Ms Eveleigh disputed that the council did everything it could to get her children back into school full-time.
Ms Eveleigh said her son missed the last term of Year 8 and all of Year 9 because of disputes between the family and the council over the details included in his EHCP.
She said he had to make do with a couple of hours a day of maths and English tuition for 18 months.
“It ruined his mental health”, she explained. “He didn’t have a peer group and couldn’t interact with his friends.”
Her daughter was also on a part-time timetable for 12 months, essentially missing the “whole of year six”.
“The council kept saying access was there to a full-time education at the school if my daughter chose to participate, but she couldn’t obviously, because it wasn’t geared up to meet her needs.
"They would only have her in at lunchtimes three days a week because she was too anxious to go to lessons."

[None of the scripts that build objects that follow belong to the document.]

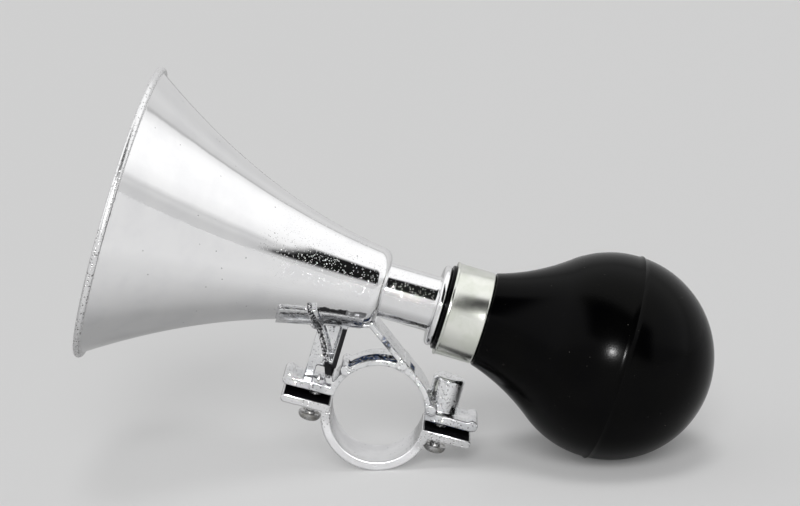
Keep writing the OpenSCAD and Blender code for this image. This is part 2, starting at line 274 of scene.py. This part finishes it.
def plating(name, bright, dull, shine, grain, pits, painted_shade, worn, matt=None, marked=None,
            fleck=GREY_FLECK):
    """Bright plating on moulded plastic: fine waves, pits, dull clouds and worn places, and painted shade
    that is drawn dark, matt and not metal.
    """
    made = Surface(name, metallic=1.0, specular_ior_level=0.0)
    spot = Spot(made)
    cloud = made.patches(spot.where, 130.0, 0.42, 0.68, detail=4.0)
    fine = made.noise(spot.where, 1500.0, 2.0, 0.6)
    pit = made.specks(spot.where, 1300.0, pits, 0.3)
    blotch = made.patches(spot.where, 1300.0, 0.59, 0.65, detail=4.0, roughness=0.7)
    worn_pit = made.largest(made.specks(spot.where, 1700.0, 0.4, 0.4), blotch) * worn(made, spot)
    # Painted shade: where this mask is, the plating is drawn dark, matt and not metal, standing in for
    # shadow in gaps and hollows.
    painted_dark = painted_shade(made, spot)
    soft = matt(made, spot) if matt else 0.0
    mark = marked(made, spot) if marked else 0.0

    colour = made.mix(cloud, bright, dull)
    colour = made.mix(0.6 * pit, colour, PIT)
    colour = made.mix(0.88 * worn_pit, colour, WORN_PIT)
    # Flecks in the painted shade, only from the rib towards the leg: grey on the bell and clamp, and on
    # the bracket blue, a painted reflection.
    flecked = made.patches(spot.where, 900.0, 0.48, 0.56, roughness=0.6)
    flecked = flecked * made.ramp(spot.along, -12.6 * MM, -12.0 * MM)
    made.set("Base Color", made.mix(painted_dark, colour, made.mix(flecked, SHADE_BLACK, fleck)))
    made.set("Metallic", 1.0 - painted_dark)
    made.set("Roughness", shine + 0.04 * cloud + 0.03 * fine + 0.25 * worn_pit + 0.3 * painted_dark
             + soft + 0.2 * mark)
    waves = made.noise(spot.where, 95.0, 2.0, 0.4)
    made.bump(waves + grain * fine - 0.5 * pit - 0.8 * worn_pit - 0.3 * mark, 0.00006)
    return made.material


def lip_wear(made, spot):
    """The rolled lip is pitted, most of all on its lower half."""
    lip = made.ramp(spot.along, (MOUTH_X + 2.1) * MM, (MOUTH_X + 1.5) * MM)
    return lip * (0.5 + 0.5 * made.ramp(spot.up, 45.0 * MM, 20.0 * MM))


def lip_haze(made, spot):
    """The rolled lip is duller than the flare."""
    return 0.22 * made.ramp(spot.along, (MOUTH_X + 2.0) * MM, (MOUTH_X + 1.6) * MM)


def dented_throat(made, spot):
    """Tiny dents round the narrow end, which show where the reflection is dark."""
    marks = made.largest(made.specks(spot.where, 2300.0, 0.12, 0.4),
                         made.specks(spot.where, 3600.0, 0.16, 0.45))
    return marks * made.inside(spot.along, -36.0, 6.0, 6.0)


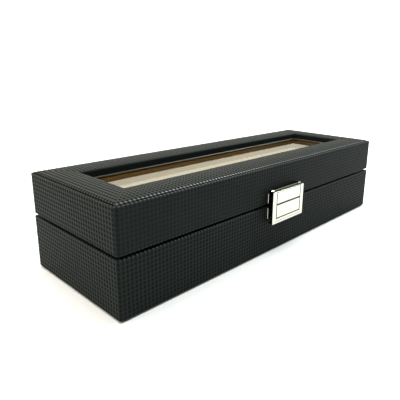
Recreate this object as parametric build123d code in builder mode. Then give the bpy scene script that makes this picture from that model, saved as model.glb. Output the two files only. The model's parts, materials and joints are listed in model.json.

‘The system isn’t working’
Parents’ frustration comes as the ombudsman revealed appeals to tribunals over SEND disagreements between parents and councils has risen by 111% since 2013, with research showing over nine in ten appeals are decided in favour of the families.
“The overwhelming number of appeals decided in the appellant’s favour is indicative of a system that is not working”, said Anntoinette Bramble, chair of the local government association’s children and young people board.
Previously, Suffolk County Council has said it does everything it can to avoid going to tribunal and prefers to work alongside parents.
Speaking to this newspaper, its spokeswoman said a new Suffolk Parent Carer Forum has been set up to ensure coordinated working with families, while directors had been meeting with parents in a series of "Time to Listen" events.